> **Set task**
Beneath this instruction is a block of data; output from it exactly the lines that run from the one containing "panel.Label = NODE" through the one containing "zip(*points))), Vector(map(max, zip(*points)))", inclusive.
━━━━━━━━
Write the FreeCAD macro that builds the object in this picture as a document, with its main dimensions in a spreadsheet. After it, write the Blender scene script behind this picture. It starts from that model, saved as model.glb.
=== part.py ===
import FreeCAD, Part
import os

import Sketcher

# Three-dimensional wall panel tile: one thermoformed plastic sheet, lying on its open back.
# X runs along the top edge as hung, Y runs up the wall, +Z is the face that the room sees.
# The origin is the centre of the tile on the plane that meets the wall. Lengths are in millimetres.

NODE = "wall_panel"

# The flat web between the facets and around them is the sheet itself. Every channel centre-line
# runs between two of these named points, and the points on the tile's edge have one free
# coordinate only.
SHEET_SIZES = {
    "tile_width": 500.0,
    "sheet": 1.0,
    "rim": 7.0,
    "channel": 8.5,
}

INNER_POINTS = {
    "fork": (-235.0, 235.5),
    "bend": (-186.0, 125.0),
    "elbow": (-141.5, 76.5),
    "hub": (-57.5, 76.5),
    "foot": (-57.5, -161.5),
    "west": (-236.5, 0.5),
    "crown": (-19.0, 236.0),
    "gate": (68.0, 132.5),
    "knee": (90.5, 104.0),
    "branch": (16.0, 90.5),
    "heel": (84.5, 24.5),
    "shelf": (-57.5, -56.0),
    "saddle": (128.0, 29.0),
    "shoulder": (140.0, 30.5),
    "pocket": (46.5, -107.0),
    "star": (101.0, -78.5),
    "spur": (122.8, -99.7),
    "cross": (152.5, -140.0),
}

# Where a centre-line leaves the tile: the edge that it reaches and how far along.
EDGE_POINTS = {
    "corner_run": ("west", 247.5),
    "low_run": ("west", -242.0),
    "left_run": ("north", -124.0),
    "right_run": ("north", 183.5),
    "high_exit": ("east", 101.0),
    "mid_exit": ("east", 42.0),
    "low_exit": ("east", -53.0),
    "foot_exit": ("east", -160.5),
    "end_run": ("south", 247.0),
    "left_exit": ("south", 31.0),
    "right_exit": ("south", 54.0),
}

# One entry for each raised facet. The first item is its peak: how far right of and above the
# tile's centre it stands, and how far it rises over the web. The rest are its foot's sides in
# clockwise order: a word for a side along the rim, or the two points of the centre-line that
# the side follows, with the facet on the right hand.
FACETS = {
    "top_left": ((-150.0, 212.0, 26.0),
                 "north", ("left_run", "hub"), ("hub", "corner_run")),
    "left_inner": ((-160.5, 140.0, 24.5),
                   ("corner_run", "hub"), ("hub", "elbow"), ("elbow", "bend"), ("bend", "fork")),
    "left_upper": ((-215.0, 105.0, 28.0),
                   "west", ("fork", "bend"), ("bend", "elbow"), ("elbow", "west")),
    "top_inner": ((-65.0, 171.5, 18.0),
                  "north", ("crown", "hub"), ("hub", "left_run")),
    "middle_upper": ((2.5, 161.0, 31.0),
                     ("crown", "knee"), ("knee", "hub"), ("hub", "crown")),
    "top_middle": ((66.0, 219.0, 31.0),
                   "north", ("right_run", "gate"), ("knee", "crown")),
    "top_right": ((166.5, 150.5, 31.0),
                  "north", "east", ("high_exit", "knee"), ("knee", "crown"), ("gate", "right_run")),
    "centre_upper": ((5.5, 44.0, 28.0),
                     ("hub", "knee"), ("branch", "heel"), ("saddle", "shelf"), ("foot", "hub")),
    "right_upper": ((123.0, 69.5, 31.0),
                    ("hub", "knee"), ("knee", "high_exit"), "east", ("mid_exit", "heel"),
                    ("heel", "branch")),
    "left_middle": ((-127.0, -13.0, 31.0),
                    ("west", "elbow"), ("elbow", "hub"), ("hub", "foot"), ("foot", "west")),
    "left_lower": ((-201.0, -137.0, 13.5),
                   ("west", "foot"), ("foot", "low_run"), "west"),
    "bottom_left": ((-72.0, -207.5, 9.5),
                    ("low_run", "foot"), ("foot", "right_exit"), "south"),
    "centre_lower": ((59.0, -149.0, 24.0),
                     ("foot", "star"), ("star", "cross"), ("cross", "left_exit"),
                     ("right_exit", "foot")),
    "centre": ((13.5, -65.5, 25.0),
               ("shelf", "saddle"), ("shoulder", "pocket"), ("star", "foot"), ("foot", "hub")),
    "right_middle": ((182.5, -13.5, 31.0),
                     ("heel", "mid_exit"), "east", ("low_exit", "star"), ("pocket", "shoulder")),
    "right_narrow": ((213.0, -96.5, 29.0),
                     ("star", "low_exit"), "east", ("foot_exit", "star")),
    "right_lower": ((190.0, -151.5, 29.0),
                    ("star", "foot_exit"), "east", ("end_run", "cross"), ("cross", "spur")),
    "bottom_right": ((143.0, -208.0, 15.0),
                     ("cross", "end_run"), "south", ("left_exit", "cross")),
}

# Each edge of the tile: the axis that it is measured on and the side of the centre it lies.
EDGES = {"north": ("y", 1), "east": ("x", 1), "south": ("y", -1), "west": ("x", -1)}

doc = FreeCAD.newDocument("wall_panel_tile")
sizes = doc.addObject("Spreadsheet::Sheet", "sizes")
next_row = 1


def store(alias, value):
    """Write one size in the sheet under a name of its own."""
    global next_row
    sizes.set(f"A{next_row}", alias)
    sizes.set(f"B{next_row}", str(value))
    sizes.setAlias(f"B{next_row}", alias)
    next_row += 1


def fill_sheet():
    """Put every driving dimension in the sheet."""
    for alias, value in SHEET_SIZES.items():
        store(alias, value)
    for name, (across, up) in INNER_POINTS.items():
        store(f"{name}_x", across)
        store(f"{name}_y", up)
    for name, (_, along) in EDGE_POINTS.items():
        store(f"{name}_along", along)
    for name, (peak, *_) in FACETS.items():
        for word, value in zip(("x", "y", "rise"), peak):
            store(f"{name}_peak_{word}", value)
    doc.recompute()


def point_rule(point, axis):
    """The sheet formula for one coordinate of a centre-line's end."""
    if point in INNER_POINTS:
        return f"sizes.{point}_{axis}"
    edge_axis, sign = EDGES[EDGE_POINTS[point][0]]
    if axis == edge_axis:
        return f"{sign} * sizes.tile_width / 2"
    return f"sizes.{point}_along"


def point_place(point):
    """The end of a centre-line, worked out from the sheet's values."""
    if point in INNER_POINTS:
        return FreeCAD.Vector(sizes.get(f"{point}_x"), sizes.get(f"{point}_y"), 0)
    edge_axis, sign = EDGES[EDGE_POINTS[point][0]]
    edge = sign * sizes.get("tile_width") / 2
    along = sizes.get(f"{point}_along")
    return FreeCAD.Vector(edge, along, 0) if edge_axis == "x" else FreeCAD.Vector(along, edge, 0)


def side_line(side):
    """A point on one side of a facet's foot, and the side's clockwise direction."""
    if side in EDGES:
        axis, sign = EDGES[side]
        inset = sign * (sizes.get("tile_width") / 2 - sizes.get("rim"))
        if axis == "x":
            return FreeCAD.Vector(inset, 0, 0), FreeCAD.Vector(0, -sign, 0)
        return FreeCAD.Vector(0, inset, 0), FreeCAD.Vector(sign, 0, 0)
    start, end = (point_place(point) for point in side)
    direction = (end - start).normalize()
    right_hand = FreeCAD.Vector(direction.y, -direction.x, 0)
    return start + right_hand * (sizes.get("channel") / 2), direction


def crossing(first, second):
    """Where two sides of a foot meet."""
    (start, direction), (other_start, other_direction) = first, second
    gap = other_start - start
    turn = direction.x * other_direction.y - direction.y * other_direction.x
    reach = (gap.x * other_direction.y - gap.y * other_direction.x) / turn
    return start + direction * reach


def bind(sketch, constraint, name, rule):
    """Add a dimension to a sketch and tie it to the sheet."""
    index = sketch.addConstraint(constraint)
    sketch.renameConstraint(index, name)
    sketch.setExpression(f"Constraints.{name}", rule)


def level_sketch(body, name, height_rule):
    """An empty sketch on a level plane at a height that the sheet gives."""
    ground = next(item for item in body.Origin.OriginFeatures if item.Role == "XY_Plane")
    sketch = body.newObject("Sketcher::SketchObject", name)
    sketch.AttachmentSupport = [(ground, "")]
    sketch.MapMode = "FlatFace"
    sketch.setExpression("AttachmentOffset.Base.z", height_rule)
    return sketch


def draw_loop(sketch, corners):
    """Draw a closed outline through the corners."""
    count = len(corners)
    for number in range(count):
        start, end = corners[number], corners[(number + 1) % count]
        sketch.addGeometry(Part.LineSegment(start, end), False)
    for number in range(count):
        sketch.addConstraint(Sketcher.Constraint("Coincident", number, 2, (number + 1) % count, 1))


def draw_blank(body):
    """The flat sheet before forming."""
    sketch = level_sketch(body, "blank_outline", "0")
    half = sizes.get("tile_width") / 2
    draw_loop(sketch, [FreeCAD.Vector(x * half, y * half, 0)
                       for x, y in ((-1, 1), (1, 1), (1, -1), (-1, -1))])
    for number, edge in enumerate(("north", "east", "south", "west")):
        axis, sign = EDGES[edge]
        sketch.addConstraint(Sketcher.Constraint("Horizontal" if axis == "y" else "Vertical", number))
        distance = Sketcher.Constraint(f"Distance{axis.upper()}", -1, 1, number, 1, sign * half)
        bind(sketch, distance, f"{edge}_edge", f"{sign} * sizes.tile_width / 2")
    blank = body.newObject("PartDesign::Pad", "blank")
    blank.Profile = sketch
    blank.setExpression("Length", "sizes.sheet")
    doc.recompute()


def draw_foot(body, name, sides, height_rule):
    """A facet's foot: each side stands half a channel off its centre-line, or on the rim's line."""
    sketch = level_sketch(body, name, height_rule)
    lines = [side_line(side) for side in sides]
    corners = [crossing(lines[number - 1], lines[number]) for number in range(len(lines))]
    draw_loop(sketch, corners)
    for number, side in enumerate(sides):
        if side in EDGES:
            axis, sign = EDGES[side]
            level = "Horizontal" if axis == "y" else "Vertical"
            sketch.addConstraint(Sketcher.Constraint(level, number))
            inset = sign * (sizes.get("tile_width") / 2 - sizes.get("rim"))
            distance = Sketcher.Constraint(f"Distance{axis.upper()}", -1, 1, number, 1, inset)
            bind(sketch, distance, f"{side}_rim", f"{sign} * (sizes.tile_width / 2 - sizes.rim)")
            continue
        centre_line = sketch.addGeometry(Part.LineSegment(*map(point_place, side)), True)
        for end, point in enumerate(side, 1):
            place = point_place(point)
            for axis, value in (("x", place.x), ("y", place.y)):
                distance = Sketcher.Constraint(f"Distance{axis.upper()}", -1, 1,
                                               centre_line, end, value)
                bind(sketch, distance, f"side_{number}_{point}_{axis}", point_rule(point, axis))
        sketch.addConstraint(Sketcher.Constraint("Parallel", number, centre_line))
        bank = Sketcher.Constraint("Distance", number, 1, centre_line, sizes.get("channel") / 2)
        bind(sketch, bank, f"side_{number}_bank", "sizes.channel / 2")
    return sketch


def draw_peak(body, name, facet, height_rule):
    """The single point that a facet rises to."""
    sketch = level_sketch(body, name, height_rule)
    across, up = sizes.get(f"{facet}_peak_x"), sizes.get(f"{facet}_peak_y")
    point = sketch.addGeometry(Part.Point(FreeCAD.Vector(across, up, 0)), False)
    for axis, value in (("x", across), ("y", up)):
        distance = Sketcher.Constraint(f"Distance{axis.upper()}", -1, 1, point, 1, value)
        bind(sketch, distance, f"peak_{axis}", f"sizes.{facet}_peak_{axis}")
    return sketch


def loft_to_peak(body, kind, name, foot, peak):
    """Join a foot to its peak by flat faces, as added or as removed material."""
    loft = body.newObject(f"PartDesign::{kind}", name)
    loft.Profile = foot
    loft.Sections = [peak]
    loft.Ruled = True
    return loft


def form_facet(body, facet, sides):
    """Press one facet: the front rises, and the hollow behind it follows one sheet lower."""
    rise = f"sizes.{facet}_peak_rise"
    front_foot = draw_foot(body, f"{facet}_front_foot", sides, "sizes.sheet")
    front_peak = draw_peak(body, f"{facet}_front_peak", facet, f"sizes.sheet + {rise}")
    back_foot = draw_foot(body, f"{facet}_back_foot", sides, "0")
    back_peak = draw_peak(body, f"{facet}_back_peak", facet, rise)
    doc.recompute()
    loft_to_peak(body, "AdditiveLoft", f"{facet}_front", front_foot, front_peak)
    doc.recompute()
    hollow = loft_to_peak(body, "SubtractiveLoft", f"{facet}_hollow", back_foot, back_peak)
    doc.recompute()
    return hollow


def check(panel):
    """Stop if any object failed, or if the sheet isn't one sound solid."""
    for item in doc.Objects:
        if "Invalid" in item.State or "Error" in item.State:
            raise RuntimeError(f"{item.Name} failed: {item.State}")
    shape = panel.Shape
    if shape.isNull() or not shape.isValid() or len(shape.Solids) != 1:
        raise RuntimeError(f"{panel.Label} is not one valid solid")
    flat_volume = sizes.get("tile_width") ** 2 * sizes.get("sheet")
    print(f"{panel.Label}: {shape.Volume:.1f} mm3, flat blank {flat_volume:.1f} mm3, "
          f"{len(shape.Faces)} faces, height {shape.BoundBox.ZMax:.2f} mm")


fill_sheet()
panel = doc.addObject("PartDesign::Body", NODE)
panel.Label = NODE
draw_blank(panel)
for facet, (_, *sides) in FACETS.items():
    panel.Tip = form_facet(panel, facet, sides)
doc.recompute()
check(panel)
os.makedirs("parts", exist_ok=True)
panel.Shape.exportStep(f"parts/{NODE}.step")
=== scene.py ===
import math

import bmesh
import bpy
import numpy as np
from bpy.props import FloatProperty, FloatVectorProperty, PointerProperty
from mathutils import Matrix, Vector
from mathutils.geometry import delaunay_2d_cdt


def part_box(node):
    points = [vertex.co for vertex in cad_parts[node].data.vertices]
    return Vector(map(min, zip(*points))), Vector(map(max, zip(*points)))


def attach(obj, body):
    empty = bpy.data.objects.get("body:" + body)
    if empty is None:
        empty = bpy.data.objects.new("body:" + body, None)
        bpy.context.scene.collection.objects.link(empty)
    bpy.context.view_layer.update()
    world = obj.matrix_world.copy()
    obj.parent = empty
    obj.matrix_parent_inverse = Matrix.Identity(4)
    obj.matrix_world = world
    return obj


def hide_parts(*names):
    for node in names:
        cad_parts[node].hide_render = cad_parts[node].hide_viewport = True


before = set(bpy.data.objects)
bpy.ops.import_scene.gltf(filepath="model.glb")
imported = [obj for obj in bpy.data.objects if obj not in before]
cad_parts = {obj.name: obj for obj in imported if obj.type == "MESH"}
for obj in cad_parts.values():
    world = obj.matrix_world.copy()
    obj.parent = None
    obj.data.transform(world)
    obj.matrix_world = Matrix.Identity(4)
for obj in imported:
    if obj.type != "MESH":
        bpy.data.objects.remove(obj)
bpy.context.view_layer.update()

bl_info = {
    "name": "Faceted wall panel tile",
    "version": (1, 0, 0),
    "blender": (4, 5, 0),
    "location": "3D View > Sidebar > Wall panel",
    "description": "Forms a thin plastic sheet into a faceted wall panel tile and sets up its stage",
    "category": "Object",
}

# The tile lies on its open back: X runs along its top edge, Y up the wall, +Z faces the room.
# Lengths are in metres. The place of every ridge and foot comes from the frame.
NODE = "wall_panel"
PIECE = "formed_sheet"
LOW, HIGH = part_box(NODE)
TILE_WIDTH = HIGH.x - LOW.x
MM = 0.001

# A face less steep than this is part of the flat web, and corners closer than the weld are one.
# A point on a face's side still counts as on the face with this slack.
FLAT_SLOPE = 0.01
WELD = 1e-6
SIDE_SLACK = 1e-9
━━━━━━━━
> **Full response**
panel.Label = NODE
draw_blank(panel)
for facet, (_, *sides) in FACETS.items():
    panel.Tip = form_facet(panel, facet, sides)
doc.recompute()
check(panel)
os.makedirs("parts", exist_ok=True)
panel.Shape.exportStep(f"parts/{NODE}.step")
=== scene.py ===
import math

import bmesh
import bpy
import numpy as np
from bpy.props import FloatProperty, FloatVectorProperty, PointerProperty
from mathutils import Matrix, Vector
from mathutils.geometry import delaunay_2d_cdt


def part_box(node):
    points = [vertex.co for vertex in cad_parts[node].data.vertices]
    return Vector(map(min, zip(*points))), Vector(map(max, zip(*points)))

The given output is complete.